Data Sufficiency

If 2x + 3y = 5, what is the value of x ?

(1) x + z = 3 + 2y + z
(2) y=-1/7




Answer is D.

2 is suff.
1. I cancelled z on both sides of the equation and got x=3+2y. This doesn't give me a value. How do I possibly get a value from this.

From the question stem we already know that 2x+3y=5

x=3+2y

2(3+2y) +3y =5

from this we can get the value of y=-1/7

Then insert this value in the equation x=3+2y to find the value of x.

Hence Sufficient.

smclean23 wrote:If 2x + 3y = 5, what is the value of x ?

(1) x + z = 3 + 2y + z
(2) y=-1/7




Answer is D.

2 is suff.
1. I cancelled z on both sides of the equation and got x=3+2y. This doesn't give me a value. How do I possibly get a value from this.

Here's the MOST powerful rule in data sufficiency: to solve for a system of n variables, you need n distinct linear equations.

Know that rule; know the exceptions; love it and hug it and call it George.

From the original, we have 1 equation and 2 unknowns. If we can get 1 more equation with just Xs and Ys, we can solve for anything.

As you noted, you can reduce (1) to an x & y equation: sufficient.

(2) also gives us another equation that doesn't introduce any new variables: sufficient.

Remember, in data sufficiency we don't care what the answer is, we only need to determine if it's possible to find an exact value. Understanding the concepts behind the questions will save you a lot of time on test day.

Stuart when you state that

Here's the MOST powerful rule in data sufficiency: to solve for a system of n variables, you need n distinct linear equations.

Know that rule; know the exceptions; love it and hug it and call it George.

Do you either follow your rule during DS questions and tell you "it's impossible to solve" that because 3 unknowns and 2 equations, without any calculations or do you try to calculate any equations which seem impossible?

I was trapped 2 or 3 times by equations which indeed could been reduced and I spend more time on all of them now...

pepeprepa wrote:Stuart when you state that

Here's the MOST powerful rule in data sufficiency: to solve for a system of n variables, you need n distinct linear equations.

Know that rule; know the exceptions; love it and hug it and call it George.

Do you either follow your rule during DS questions and tell you "it's impossible to solve" that because 3 unknowns and 2 equations, without any calculations or do you try to calculate any equations which seem impossible?

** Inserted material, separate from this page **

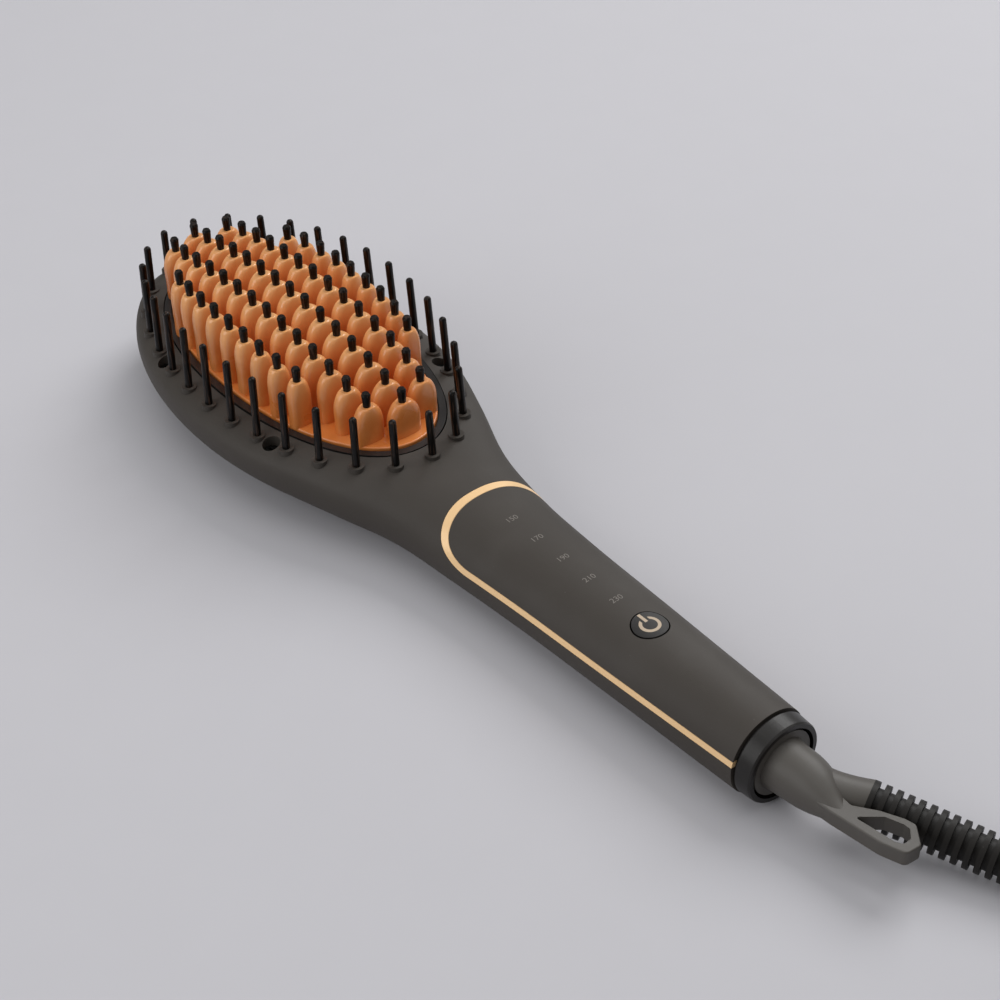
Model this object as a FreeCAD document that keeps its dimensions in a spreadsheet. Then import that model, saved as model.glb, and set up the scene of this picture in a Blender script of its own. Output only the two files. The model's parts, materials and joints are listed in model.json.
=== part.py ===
"""Heated hair straightening brush, lying on its back with the teeth upward.

Millimetres.  +X runs from the head to the cord, +Y is across, +Z is up and z = 0 is the table.
The driving sizes are in the spreadsheet "Sizes"; everything else is worked out from them.
"""
import FreeCAD, Part
import math
import os
import re
import Sketcher
from FreeCAD import Placement, Rotation, Vector

os.makedirs("parts", exist_ok=True)
doc = FreeCAD.newDocument("straightening_brush")
sheet = doc.addObject("Spreadsheet::Sheet", "Sizes")

SIZES = (
    # outer body, in plan
    ("tip_station", -142.7), ("wide_station", -75.2), ("tail_station", 102.4),
    ("head_half_width", 35.7), ("head_roundness", 2.0),
    ("shoulder_station", -50), ("shoulder_half_width", 32.8),
    ("throat_station", -30), ("throat_half_width", 26.1),
    ("waist_station", -12), ("waist_half_width", 19.4),
    ("grip_front_station", 6), ("grip_front_half_width", 16.6),
    ("grip_station", 26), ("grip_half_width", 14.8),
    ("grip_middle_station", 60), ("grip_middle_half_width", 13.1),
    ("tail_half_width", 10.9),
    # outer body, in side view
    ("head_top", 23.2), ("head_level", 15.5), ("grip_top", 21.6), ("grip_level", 10.8),
    ("head_blend_start", -50), ("head_blend_length", 66),
    ("tip_top_reach", 9), ("tip_back_reach", 28), ("end_roundness", 2.2), ("spine_arch", 0.5),
    ("head_top_fullness", 3.25), ("head_back_fullness", 2.0), ("grip_fullness", 2.1),
    ("wall_thickness", 2.2), ("seam_gap", 0.12),
    # parting of the back cover, and the edge of the control cover
    ("head_parting", 9.4), ("grip_parting", 4.4),
    ("parting_ramp_start", -58), ("parting_ramp_length", 46),
    ("trim_level", 13.25), ("trim_width", 1.55), ("trim_depth", 1.2),
    ("trim_front", 1.0), ("trim_bend", 16),
    # heating plate, its frame and its teeth
    ("plate_station", -77.2), ("plate_half_length", 52.7), ("plate_half_width", 23.4),
    ("plate_roundness", 2.1), ("plate_top", 23.4), ("plate_thickness", 2.0), ("plate_gap", 0.4),
    ("frame_width", 2.0), ("frame_drop", 0.7), ("frame_depth", 6.2), ("frame_gap", 0.3),
    ("ledge_width", 1.6), ("ledge_thickness", 1.5),
    ("flange_width", 1.4), ("flange_thickness", 1.6), ("flange_drop", 3.5),
    ("tooth_station", -78.4), ("tooth_pitch", 7.0), ("row_pitch", 9.78),
    ("tooth_top", 41.1), ("tooth_slope", 0.0412), ("tooth_crown", 0.0025), ("row_crown", 0.005),
    ("tooth_thickness", 4.5), ("tooth_root", 0.5), ("tooth_shoulder", 5.6),
    ("middle_tooth_width", 9.6), ("middle_tooth_count", 15),
    ("second_tooth_width", 8.4), ("second_tooth_count", 14), ("second_row_tuck", 1.3),
    ("outer_tooth_width", 6.3), ("outer_tooth_count", 9), ("outer_row_tuck", 2.0),
    ("socket_diameter", 3.5), ("tuft_diameter", 2.0), ("tuft_spread", 2.4),
    ("tuft_height", 4.0), ("tuft_seat", 2.5), ("tuft_clearance", 0.03),
    # guard bristles round the head
    ("guard_station", -77.6), ("guard_half_length", 60.1), ("guard_half_width", 30.6),
    ("guard_roundness", 2.07), ("guard_count", 29), ("guard_diameter", 2.0),
    ("guard_middle_height", 18.4), ("guard_end_height", 13.0), ("guard_lean", 2.4),
    ("guard_boss_diameter", 4.0), ("guard_boss_height", 0.9), ("guard_root", 3.2),
    ("guard_clearance", 0.03),
    # heater
    ("heater_length", 62), ("heater_width", 9), ("heater_thickness", 2.6), ("heater_offset", 9.5),
    ("film_thickness", 0.3), ("clamp_length", 76), ("clamp_width", 28), ("clamp_thickness", 1.5),
    ("clamp_screw_spacing", 36), ("clamp_boss_diameter", 6), ("clamp_screw_length", 5),
    ("clamp_take_up", 0.1), ("sensor_offset", 18), ("sensor_diameter", 2.4),
    ("sensor_length", 6), ("fuse_diameter", 4), ("fuse_length", 11), ("part_gap", 0.05),
    ("tray_floor", 11.0), ("tray_thickness", 1.5), ("tray_wall", 1.5),
    ("post_diameter", 6), ("post_spacing_along", 52), ("post_spacing_across", 24),
    ("post_pin_diameter", 2.6), ("post_pin_clearance", 0.1),
    ("lead_diameter", 1.2), ("lead_slot_width", 20), ("lead_slot_length", 12),
    ("lead_slot_rise", 0.8),
    # screws
    ("screw_diameter", 2.2), ("screw_head_diameter", 4.4), ("screw_head_height", 1.6),
    ("screw_clearance", 0.03), ("screw_hole_clearance", 0.2), ("screw_tip_gap", 0.3),
    ("screw_slot_width", 0.7), ("screw_slot_depth", 0.8), ("boss_wall", 1.5),
    ("front_well_guard", 9), ("rear_well_guard", 4), ("well_diameter", 4.8),
    ("well_depth", 4.0), ("well_wall", 1.2), ("well_floor", 1.5), ("head_screw_length", 4.8),
    ("well_rib_width", 3.2), ("well_rib_reach", 4.6),
    ("grip_screw_front", 8), ("grip_screw_rear", 80), ("grip_screw_length", 9),
    ("grip_screw_recess", 2.6), ("grip_seat_top", 5.9),
    # electronics
    ("board_front", 11.5), ("board_length", 64), ("board_width", 16), ("board_thickness", 1.6),
    ("board_level", 12.0), ("board_screw_front", 6), ("board_screw_rear", 60),
    ("board_screw_offset", 5.6), ("board_screw_length", 5), ("board_boss_diameter", 4.2),
    ("mark_station", 14.3), ("mark_pitch", 9.6), ("mark_count", 5),
    ("lamp_length", 1.6), ("lamp_width", 3.2), ("lamp_height", 0.9), ("guide_gap", 0.2),
    ("guide_bar_level", 16.2), ("guide_bar_thickness", 1.2), ("guide_foot_length", 2),
    ("chip_length", 10), ("chip_width", 6), ("chip_height", 1.75), ("chip_station", 34),
    ("capacitor_diameter", 8), ("capacitor_length", 16), ("capacitor_station", 54),
    ("triac_length", 10), ("triac_width", 4.5), ("triac_height", 8), ("triac_station", 22),
    # power button
    ("button_station", 64.2), ("button_diameter", 8.6), ("button_gap", 0.35),
    ("button_rise", 0.1), ("button_flange", 0.9), ("button_flange_thickness", 0.8),
    ("button_flange_gap", 0.3), ("button_travel", 0.6), ("button_stem_diameter", 3),
    ("symbol_diameter", 5.2), ("symbol_stroke", 0.8), ("symbol_depth", 0.35),
    ("symbol_opening", 2.2), ("symbol_bar", 3.0), ("symbol_clearance", 0.02),
    ("switch_width", 6), ("switch_height", 2.4), ("switch_bore_floor", 0.3),
    ("plunger_diameter", 2.6), ("plunger_clearance", 0.1), ("plunger_rise", 0.9),
    # tail collar and swivel
    ("groove_width", 1.0), ("groove_depth", 0.9), ("collar_diameter", 21.4),
    ("collar_length", 4.2), ("collar_round", 0.5), ("spigot_length", 10),
    ("spigot_diameter", 16.6), ("spigot_bore", 14.0),
    ("catch_place", 1.9), ("catch_width", 1.6), ("catch_depth", 0.9), ("catch_clearance", 0.12),
    ("mouth_diameter", 18.2), ("mouth_depth", 3.4), ("bearing_length", 5.6),
    ("journal_diameter", 8.8), ("journal_clearance", 0.1), ("swivel_gap", 0.4),
    ("swivel_diameter", 16.8), ("swivel_length", 2.6),
    ("retainer_thickness", 1.4), ("retainer_diameter", 12.4), ("retainer_groove", 0.9),
    ("retainer_clearance", 0.03), ("journal_end", 1.3),
    ("stub_diameter", 6.0), ("stub_length", 11), ("ring_diameter", 7.6), ("ring_width", 2.0),
    ("ring_inset", 1.0), ("ring_pitch", 4.0), ("contact_gap", 0.3),
    ("contact_thickness", 0.4), ("contact_width", 1.6), ("contact_length", 8),
    ("carrier_length", 7.4), ("carrier_width", 11),
    # cord entry: neck, hanging eye and strain relief
    ("neck_start_diameter", 12.2), ("neck_diameter", 10.2),
    ("eye_low", 1.9), ("eye_height", 4.1), ("eye_rounding", 0.4), ("eye_clearance", 0.2),
    ("relief_length", 50.618), ("relief_end_diameter", 8.6), ("relief_core_drop", 1.3),
    ("relief_end_wall", 0.35), ("relief_rib_pitch", 2.55), ("relief_rib_width", 1.25),
    # supply cord and plug
    ("cord_diameter", 6.0), ("coil_outer", 90.6), ("coil_hole", 42), ("coil_height", 12.2),
    ("plug_length", 36), ("plug_width", 24), ("plug_height", 13), ("plug_round", 3),
    ("plug_neck_length", 20), ("plug_neck_diameter", 11), ("plug_neck_end_diameter", 7.4),
    ("pin_diameter", 4), ("pin_length", 19), ("pin_spacing", 18.6),
)
for row, (name, value) in enumerate(SIZES, 1):
    sheet.set("A%d" % row, name)
    sheet.set("B%d" % row, str(value))
    sheet.setAlias("B%d" % row, name)
results = doc.addObject("Spreadsheet::Sheet", "Results")
doc.recompute()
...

I was trapped 2 or 3 times by equations which indeed could been reduced and I spend more time on all of them now...

It's very important to know the exceptions to the rule as well. In fact, the better you're doing on the GMAT the more likely it is that you'll be tested on exceptions to rules.

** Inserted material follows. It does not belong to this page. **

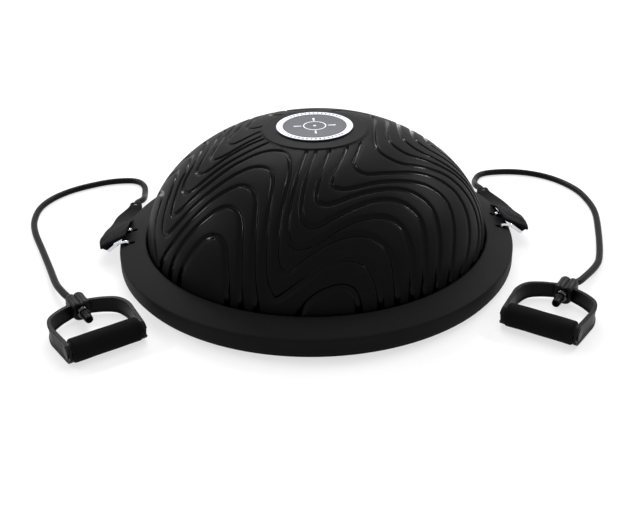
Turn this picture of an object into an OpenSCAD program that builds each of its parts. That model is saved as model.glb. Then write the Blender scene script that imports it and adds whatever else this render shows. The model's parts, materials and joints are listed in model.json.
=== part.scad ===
// Balance dome trainer: an inflatable half dome clamped between a flat platform and a cover ring,
// with a chrome wire ring at each side that carries a webbing strap, a rubber tube and a handle.
// Z is up, the dome's axis is the Z axis and the floor is Z = 0. The front of the trainer is -Y.

/* [Base] */
// Diameter of the base at its widest
base_d = 580; // [480:1:700]
// Height of the cover ring's inner lip above the floor
lip_h = 41; // [38:0.5:60]
// Height of the brim at its outer corner
brim_h = 32; // [29:0.5:36]
// Width of the cover ring, from its hole to its outer wall
rim_w = 39.5; // [36:0.5:60]
// Radius of the brim's outer corner
corner_round = 4; // [2:0.5:6]
// Radius of the inner lip's edge
lip_round = 3; // [2:0.25:3.5]
// Wall of the cover ring
wall = 3; // [2.4:0.1:4]
// Height of the seam between platform and cover ring
seam_h = 8.5; // [7:0.5:12]
// Thickness of the platform's plate
plate_t = 3.5; // [3:0.1:5]
// How far the pads stand out below the platform
pad_stand = 1.5; // [1:0.1:3]
// Screws that hold the base together
screw_count = 12; // [8:4:16]

/* [Dome] */
// Height of the crown above the cover ring's lip
dome_h = 160; // [120:1:200]
// Gap between the dome and the hole in the cover ring
dome_gap = 2; // [1.5:0.1:4]
// Wall of the bladder
dome_wall = 4; // [3:0.5:6]
// Diameter of the plain raised disc on the crown
crown_d = 150; // [100:1:180]
// Diameter of the printed badge
badge_d = 110; // [60:1:140]

/* [Wire rings] */
// Diameter of the chrome wire
wire_d = 5; // [4:0.1:6]
// Width of a ring between the centres of its legs
ring_w = 40; // [34:1:50]
// Distance from the hinge to the centre of the ring's outer bar
ring_reach = 33; // [30:1:45]
// Depth of the hinge bar's centre below the height of the brim
hinge_drop = 3; // [2.6:0.1:4]
// Gap between a leg and the brim that it crosses
leg_lift = 2.2; // [1:0.1:4]

/* [Straps and tubes] */
// Width of the webbing
strap_w = 24; // [18:1:28]
// Thickness of the webbing, folded double
strap_t = 4; // [3:0.5:5]
// Outer diameter of the rubber tubes
tube_d = 10; // [6:0.5:12]

/* [Handles] */
// Diameter of the foam grip
grip_d = 32; // [28:1:40]
// Length of the handle over its end caps
grip_len = 108; // [100:1:130]
// Width of the moulded band
band_w = 24; // [20:1:26]
// Thickness of the moulded band
band_t = 4; // [3:0.5:5]
// Distance from the grip's axis to the outer face of the boss
boss_reach = 103; // [95:1:130]

/* [Hidden] */

$fn = 96;
slip = 0.1;          // radial gap of a running fit
seat = 0.05;         // radial gap of a fixed fit
apart = 0.3;         // gap between pieces that move past each other
eps = 0.01;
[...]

Here's the most common exception to the "n linear equations" rule:

The rule only strictly applies when you're solving for an entire system of variables.

If you're only solving for 1 variable, then it's possible that 1 equation will be enough; if you're solving for 2 variables, then it's possible that 2 equations will be enough; and so on...

Further, if you're solving for a relationship between variables rather than the variables themselves, it's possible that 1 equation will be sufficient no matter how many variables are involved. Here's an example:

A certain restaurant only sells donuts and coffee. What's the cost of 2 donuts and a cup of coffee?

(1) one donut and one cup of cofee costs $2.00

(2) 4 donuts and 2 cups of cofee costs $6.00

At first glance, it may seem like we need both statements, since each one gives us 1 equation and we have a total of two unknowns. However, upon closer inspection statement (2) is sufficient alone, because we can reduce

4d + 2c = 6

to

2(2d + c) = 6

and

2d + c = 3

which is exactly the relationship that the question is asking us to find.